* **Exercise objective**
Start at the line containing "make_hem_back(rib)", stop at the line containing "import numpy as np", and set down every line in that stretch exactly as written, and nothing else.
--- start Supplied entries ---
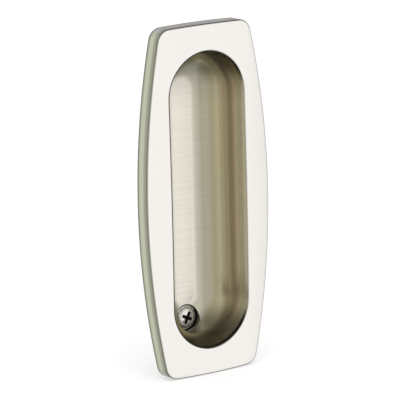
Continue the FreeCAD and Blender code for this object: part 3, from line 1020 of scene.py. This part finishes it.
def board_material(studio):
    """Boards that only the pull's metal sees: white, warm, brown and green, with dark gaps."""
    material, tree = blank_material("studio_boards")
    where = node(tree, "ShaderNodeTexCoord", (-1200, 0)).outputs["Object"]
    unit = node(
        tree, "ShaderNodeVectorMath", (-1000, 0), {0: where}, operation="NORMALIZE"
    ).outputs["Vector"]
    axes = node(tree, "ShaderNodeSeparateXYZ", (-800, 0), {"Vector": unit}).outputs
    ahead = product(tree, (-620, -100), axes["Y"], -1)
    turn = worked(tree, "ARCTAN2", (-440, 0), axes["X"], ahead)
    turn = worked(tree, "DEGREES", (-260, 0), turn)

    # Round the pull in degrees: behind, past its left side, ahead at 0 and past its right side.
    ring = stepped(
        tree, turn, (-180, 180), (-80, 0),
        (studio.white, (-180, 0.55)),
        (studio.green, (-168, 0.8), (-150, 1.0), (-134, 0.95)),
        (studio.dark, (-122, 1.0), (-104, 1.0)),
        (studio.brown, (-95, 0.9)),
        (studio.warm, (-84, 1.0), (-10, 1.0)),
        (studio.white, (0, 0.8), (6, 1.0), (44, 1.0), (52, 0.86), (64, 0.55), (80, 0.42)),
        (studio.dark, (100, 1.0), (128, 1.0)),
        (studio.white, (140, 0.42), (158, 0.42), (180, 0.55)),
    )
    # The boards end below, at -1, and above, at 1, except behind the pull.
    lid = stepped(
        tree, axes["Z"], (-1, 1), (-80, 300),
        (
            studio.white,
            (-1, 1.0), (-0.985, 0.90), (-0.93, 0.42), (-0.80, 0.40), (-0.56, 0.72), (-0.36, 1.0),
            (0.0, 1.0), (0.14, 0.96), (0.35, 0.84), (0.60, 0.56), (0.85, 0.30), (1, 0.26),
        ),
    )
    behind = ranged(tree, axes["Y"], (0.1, 0.5), (0, 1), (100, 500), smooth=True)
    open_back = mixed(tree, (300, 300), behind, lid, (1, 1, 1, 1))
    shade = mixed(tree, (550, 100), 1, ring, open_back, blend_type="MULTIPLY")
    glow = node(tree, "ShaderNodeEmission", (800, 100), {"Color": shade})
    node(tree, "ShaderNodeOutputMaterial", (1200, 0), {"Surface": glow.outputs["Emission"]})
    return material


def build_floor(context, studio):
    """A wide floor just under the pull's foot."""
    gap = 0.0001
    bm = bmesh.new()
    bmesh.ops.create_grid(bm, x_segments=1, y_segments=1, size=6)
    bmesh.ops.translate(bm, verts=bm.verts[:], vec=(0, 0, CAD_BOX[0][2] - gap))
    floor = to_object(context, bm, "studio_floor")
    floor.data.materials.append(floor_material(studio))
    floor.visible_glossy = False


def build_boards(context, studio):
    """The ring of boards, as one wide shell that only metal sees."""
    bm = bmesh.new()
    bmesh.ops.create_uvsphere(bm, u_segments=48, v_segments=24, radius=3)
    boards = to_object(context, bm, "studio_boards")
    boards.data.materials.append(board_material(studio))
    for ray in ("camera", "diffuse", "shadow", "transmission"):
        setattr(boards, f"visible_{ray}", False)


def build_lamp(context):
    """One large soft lamp over the pull, for its shadow on the floor."""
    lamp = bpy.data.lights.new("soft_lamp", "AREA")
    lamp.shape = "DISK"
    lamp.size = 1.6
    lamp.energy = 14
    holder = bpy.data.objects.new("soft_lamp", lamp)
    holder.location = (-0.4, -0.7, 1.7)
    holder.rotation_euler = (-holder.location).to_track_quat("-Z", "Y").to_euler()
    holder.visible_glossy = False
    context.scene.collection.objects.link(holder)


def build_camera(context, studio):
    """Stand the camera where the photograph's was, and roll it by the picture's lean."""
    picture_width = 400
    aside, down = 1.3 / studio.scale, 2.6 / studio.scale
    turn = -studio.azimuth
    lift = studio.elevation
    back = Vector((
        math.sin(turn) * math.cos(lift), -math.cos(turn) * math.cos(lift), math.sin(lift)
    ))
    right = Vector((math.cos(turn), math.sin(turn), 0))
    up = back.cross(right)
    leaning_right = right * math.cos(studio.roll) - up * math.sin(studio.roll)
    leaning_up = right * math.sin(studio.roll) + up * math.cos(studio.roll)
    camera = bpy.data.cameras.new("camera")
    camera.sensor_width = 36
    camera.lens = studio.scale * studio.distance / picture_width * camera.sensor_width
    camera.clip_start = 0.05
    camera.clip_end = 20
    holder = bpy.data.objects.new("camera", camera)
    aim = leaning_right * aside - leaning_up * down
    turned = Matrix((leaning_right, leaning_up, back)).transposed().to_4x4()
    holder.matrix_world = Matrix.Translation(back * studio.distance + aim) @ turned
    context.scene.collection.objects.link(holder)
    context.scene.camera = holder


# The add-on.


# A corner sharper than this is shaded as an edge.
SHARP = math.radians(32)


class PULL_OT_casting(bpy.types.Operator):
    """Build the casting: crowned plate, cup, relieved back and screw seat"""

    bl_idname = "door_pull.casting"
    bl_label = "Build Casting"

    def execute(self, context):
        scene = context.scene
        casting = build_casting(context, scene.pull_casting, scene.pull_screw)
        nickel = satin_nickel(scene.pull_finish, scene.pull_casting, scene.pull_screw)
        finish_piece(casting, nickel, "pull_plate", SHARP)
        return {"FINISHED"}


class PULL_OT_screw(bpy.types.Operator):
    """Build the oval-head screw and set it in its seat"""

    bl_idname = "door_pull.screw"
    bl_label = "Build Screw"

    def execute(self, context):
        scene = context.scene
        piece = build_screw(context, scene.pull_casting, scene.pull_screw)
        nickel = bright_nickel(scene.pull_finish, scene.pull_casting, scene.pull_screw)
        finish_piece(piece, nickel, "fixing_screw", SHARP)
        return {"FINISHED"}


class PULL_OT_studio(bpy.types.Operator):
    """Build the floor, the boards, the lamp and the camera"""

    bl_idname = "door_pull.studio"
    bl_label = "Build Studio"

    def execute(self, context):
        studio = context.scene.pull_studio
        build_world(context, studio)
        build_floor(context, studio)
        build_boards(context, studio)
        build_lamp(context)
        build_camera(context, studio)
        context.scene.view_settings.view_transform = "Standard"
        return {"FINISHED"}


class PULL_PT_panel(bpy.types.Panel):
    """The pull's steps, in the order that they are built"""

    bl_idname = "PULL_PT_panel"
    bl_label = "Pocket Door Pull"
    bl_space_type = "VIEW_3D"
    bl_region_type = "UI"
    bl_category = "Door Pull"

    def draw(self, context):
        for name in ("casting", "screw", "studio"):
            self.layout.operator(f"door_pull.{name}")


# The scene's settings by name, and every class in the order of registering.
SETTINGS = {
    "pull_casting": CastingSettings,
    "pull_screw": ScrewSettings,
    "pull_finish": FinishSettings,
    "pull_studio": StudioSettings,
}
CLASSES = (
    *SETTINGS.values(), PULL_OT_casting, PULL_OT_screw, PULL_OT_studio, PULL_PT_panel
)


def register():
    for item in CLASSES:
        bpy.utils.register_class(item)
    for name, group in SETTINGS.items():
        setattr(bpy.types.Scene, name, PointerProperty(type=group))


def unregister():
    for name in SETTINGS:
        delattr(bpy.types.Scene, name)
    for item in reversed(CLASSES):
        bpy.utils.unregister_class(item)


def main():
    register()
    bpy.ops.door_pull.casting()
    bpy.ops.door_pull.screw()
    bpy.ops.door_pull.studio()


if __name__ == "__main__":
    main()
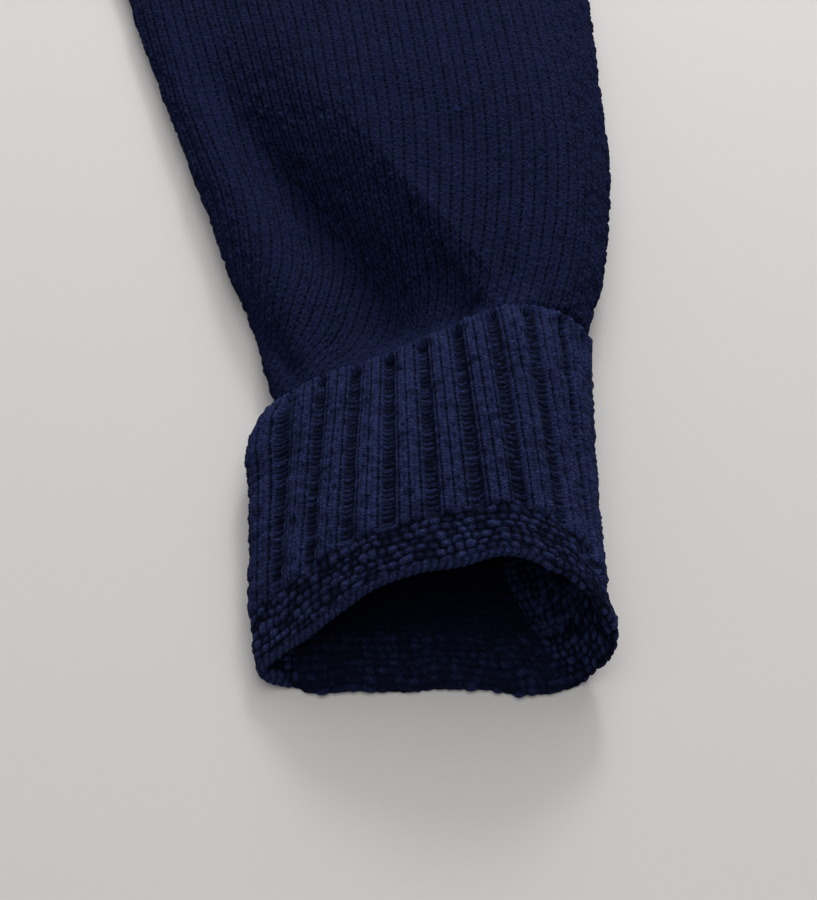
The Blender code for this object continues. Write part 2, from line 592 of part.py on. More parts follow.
def make_neckband(material):
    """The neckband, a flattened ring: its front lies over its back and turns over at the sides."""
    outer = []
    inner = []
    front_marks = rib_places(BAND_RIBS)
    back_marks = np.linspace(0.0, 1.0, BAND_BACK_COLUMNS + 1)
    turn = np.linspace(0.0, math.pi, BAND_TURN_COLUMNS + 1)[1:-1]
    left_turn = np.column_stack([-np.sin(turn), 0 * turn, np.cos(turn)])
    right_turn = np.column_stack([np.sin(turn), 0 * turn, np.cos(turn)])[::-1]
    ups = np.vstack([np.tile((0.0, 0.0, 1.0), (len(front_marks), 1)), left_turn,
                     np.tile((0.0, 0.0, -1.0), (len(back_marks), 1)), right_turn])
    raised = np.zeros(len(ups))
    raised[:len(front_marks)] = [rib_raise(k) for k in range(len(front_marks))]
    parted = smooth_step((1 - np.abs(2 * front_marks - 1)) / BAND_BLEND)
    low = 0.5 * WALL
    for share in np.linspace(0.0, 1.0, BAND_ROWS + 1):
        half = NECK_HALF - NECK_SEAM_GAP - BAND_TAPER * share
        corner = NECK_Y + SEAM_GAP + BAND_CORNER_RISE * share
        front_low = NECK_Y - FRONT_NECK_DROP + NECK_SEAM_GAP + BAND_WIDTH * share
        back_low = NECK_Y - BACK_NECK_DROP + NECK_SEAM_GAP + BAND_WIDTH * share
        front = neck_curve(half, corner, corner - front_low, front_marks)
        back = neck_curve(half, corner, corner - back_low, back_marks)[::-1]
        high = low + WALL + BAND_SIDE_GAP + BAND_OPEN[0] * share + (BAND_LIFT + BAND_OPEN[1] * share) * parted
        radius = 0.5 * (high[0] - low)
        middle = np.array([half, corner, low + radius])
        centres = np.vstack([np.column_stack([front, high]),
                             middle * (-1, 1, 1) + radius * left_turn,
                             np.column_stack([back, np.full(len(back), low)]),
                             middle + radius * right_turn])
        outer.append(centres + (0.5 * WALL + RIB_RAISE * raised)[:, None] * ups)
        inner.append(centres - 0.5 * WALL * ups)
    return wall("neckband", np.array(outer)[::-1], np.array(inner)[::-1], True, material)


def build():
    clear_scene()
    knit = wool("navy_stockinette", NAVY)
    rib = wool("navy_rib", NAVY_RIB)
    make_back(knit)
    make_front(knit)
    make_hem_back(rib)
    make_hem_front(rib)
    make_neckband(rib)
    make_sleeve("sleeve_left", SLEEVE_LEFT, False, knit)
    make_sleeve("sleeve_right", SLEEVE_RIGHT, True, knit)
    make_cuff("cuff_left", CUFF_LEFT, False, 0.0, rib)
    make_cuff("cuff_right", CUFF_RIGHT, True, RIGHT_CUFF_TURN, rib)


build()
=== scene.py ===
"""The looks of a crewneck sweater in chunky navy wool, laid flat with its front up.

Every panel of the frame is replaced by a thin knitted shell on the same form. The lower
left sleeve and its cuff, which the camera sees, have their stitches as real relief, and
the others have the same stitches as bump. Tables and sizes are in millimetres, in the
row's frame apart from Y_SHIFT, and the meshes are written in metres.
"""
import math

import bpy
import numpy as np
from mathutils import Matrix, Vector


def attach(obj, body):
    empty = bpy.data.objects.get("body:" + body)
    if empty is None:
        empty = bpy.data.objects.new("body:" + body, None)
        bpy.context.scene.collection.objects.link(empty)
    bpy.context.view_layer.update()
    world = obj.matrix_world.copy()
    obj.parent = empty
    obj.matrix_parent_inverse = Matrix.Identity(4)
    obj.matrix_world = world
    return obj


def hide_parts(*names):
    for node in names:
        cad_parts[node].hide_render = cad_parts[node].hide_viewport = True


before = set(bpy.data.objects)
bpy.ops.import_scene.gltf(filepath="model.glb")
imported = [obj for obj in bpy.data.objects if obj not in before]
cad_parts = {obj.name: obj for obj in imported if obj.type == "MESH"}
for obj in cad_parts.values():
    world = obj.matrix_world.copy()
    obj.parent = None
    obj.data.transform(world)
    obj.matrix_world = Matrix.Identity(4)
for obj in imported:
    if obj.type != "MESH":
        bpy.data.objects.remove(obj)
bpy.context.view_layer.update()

MM = 0.001

# Sizes of the garment
SHOULDER_HALF = 225.0      # centre to shoulder point
SHOULDER_FALL = 40.0       # neck point down to shoulder point
LENGTH = 670.0             # hem edge to neck point
CHEST_HALF = 268.0         # centre to underarm point
HEM_HALF = 248.0           # centre to side seam, at the rib
ARMHOLE_DEPTH = 230.0      # shoulder point down to underarm point
ARMHOLE_BOW = 10.0         # how far the armhole curves in from its chord
NECK_HALF = 88.0           # centre to neck point
FRONT_NECK_DROP = 90.0
BACK_NECK_DROP = 22.0
NECK_POWER = 2.4           # how square the neckline is
RIB_HEIGHT = 65.0          # hem rib
BAND_WIDTH = 25.0          # neckband, seam to free edge
BAND_CORNER_RISE = 19.0    # free edge above the neck point, where the band turns over
BAND_TAPER = 18.0          # free edge inside the neck point
SLEEVE_ANGLE = 45.0        # degrees that the sleeves spread from straight down
SLEEVE_OVERARM = 545.0     # the sleeve's origin up to the shoulder point, along the sleeve
SLEEVE_SHOULDER_SIDE = 36.0   # how far the shoulder point lies beyond the sleeve's axis
SIDE_CURVE = 0.8           # how soon the side seam widens over the hem rib

# The knitted wall
WALL = 2.4
RIB_RAISE = 1.4            # how far a rib's crest stands over its valley
SEAM_GAP = 0.3
NECK_SEAM_GAP = 0.7        # wider, because straight edges cut across the neck's curve
EDGE_TOP = 5.6             # top of the front where it meets the back
FRONT_RISE = 2.2           # how much higher the front lies away from its edges
EDGE_ROUND = 16.0          # how wide the front's rounded edge is
NECK_EDGE_LIFT = 0.9       # the share of that height that it keeps at the neckline
HEM_EDGE_LIFT = 0.2        # and at the hem's edge
NECK_BLEND = 30.0          # how far the neckline's height takes to reach the shoulder's
ARMHOLE_BLEND = 0.12       # the share of the armhole where the front's edge changes height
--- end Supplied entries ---
* **Complete response**
    make_hem_back(rib)
    make_hem_front(rib)
    make_neckband(rib)
    make_sleeve("sleeve_left", SLEEVE_LEFT, False, knit)
    make_sleeve("sleeve_right", SLEEVE_RIGHT, True, knit)
    make_cuff("cuff_left", CUFF_LEFT, False, 0.0, rib)
    make_cuff("cuff_right", CUFF_RIGHT, True, RIGHT_CUFF_TURN, rib)


build()
=== scene.py ===
"""The looks of a crewneck sweater in chunky navy wool, laid flat with its front up.

Every panel of the frame is replaced by a thin knitted shell on the same form. The lower
left sleeve and its cuff, which the camera sees, have their stitches as real relief, and
the others have the same stitches as bump. Tables and sizes are in millimetres, in the
row's frame apart from Y_SHIFT, and the meshes are written in metres.
"""
import math

import bpy
import numpy as np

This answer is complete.